Don’t give up until you feel the bladder contraction has gone and even then keep the brake on by contracting the pelvic floor and sphincter muscles while you stand up.
This technique is an extension of what little boys do the world over when they are learning to control their bladders. Girls of all ages find it impossible! The penis is squeezed between thumb and forefinger just behind the glans (tip). The grip should be firm and applied front to back not side to side. This squeeze technique is used to increase the bladder suppression achieved by central control and pelvic floor contraction. It can be applied via the trouser pocket to avoid embarrassment. Don’t let go until it is safe to do so. (A similar technique is useful in males to avoid premature ejaculation. The same reflex mechanism is involved).
This is vital to the success of all techniques and fundamental to the whole training programme. When the bladder contracts under inappropriate circumstances, the urgent desire to void brings the toilet to mind inevitably. It is important to get the mental image of the W.C. out of mind by concentrating on something else, such as mental arithmetic. Attempt to take 9’s or 7’s away from 100 – 93, 86, 79, 72 and so on.
Often, by the time you have finished, the bladder contraction has gone away. Alternatively, try controlled breathing (below), word games, reciting poetry or whatever you find easy and helpful. Just keep you mind off that toilet!
Controlled respiration is just another form of mental distraction. There are two techniques: shallow panting or controlled slow inspiration and expiration to your maximum lung capacity. The important point is to concentrate hard on the breathing instead of the bladder (or toilet). Of course, you will have to put the brake on by contracting the pelvic floor and sphincter muscles and keep them on until the bladder contraction dies away.

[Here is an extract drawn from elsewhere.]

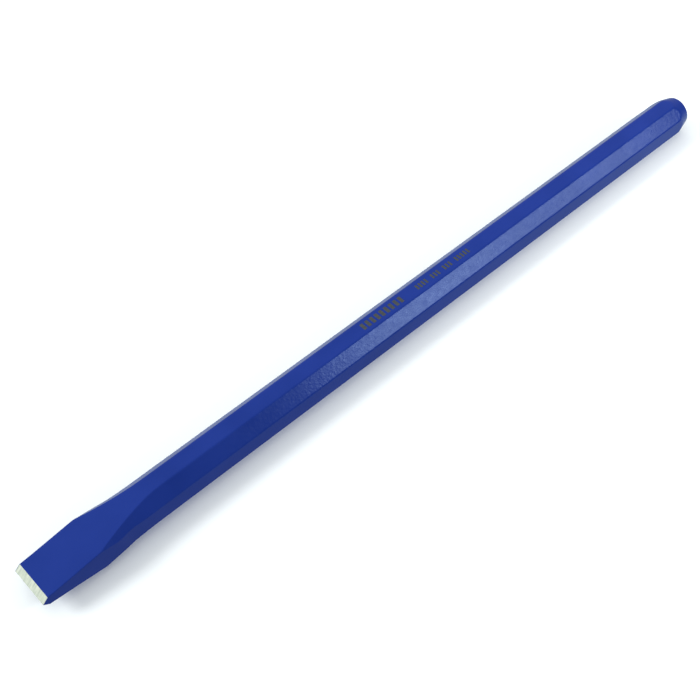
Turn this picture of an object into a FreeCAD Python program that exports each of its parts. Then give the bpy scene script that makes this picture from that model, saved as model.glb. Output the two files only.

Any or all of the techniques can be used. It is really a matter of trying them all to see what suits each individual. Repetition and determination are the keys to success. At first you may find it safer to run to the toilet and then practice the deferment techniques. This is not a good idea and you should try to learn how to control the bladder wherever you are, rather than giving way to it. The sooner you start to get back in control the better. Stand or sit still when you get that desire to void and get your bladder under control. If you are in the street, stop and look in a shop window or at a garden, do your deferment exercise, then walk on dry and triumphant.
Try not get discouraged by setbacks, which not uncommonly occur. If you have a bad day, don’t give up and make it a bad week. Start each day afresh with a positive attitude. Your bladder will not give up without a fight, after all, the chances are, that you have had the problem for years. Note down any problems on the way and discuss with your therapist at the next opportunity.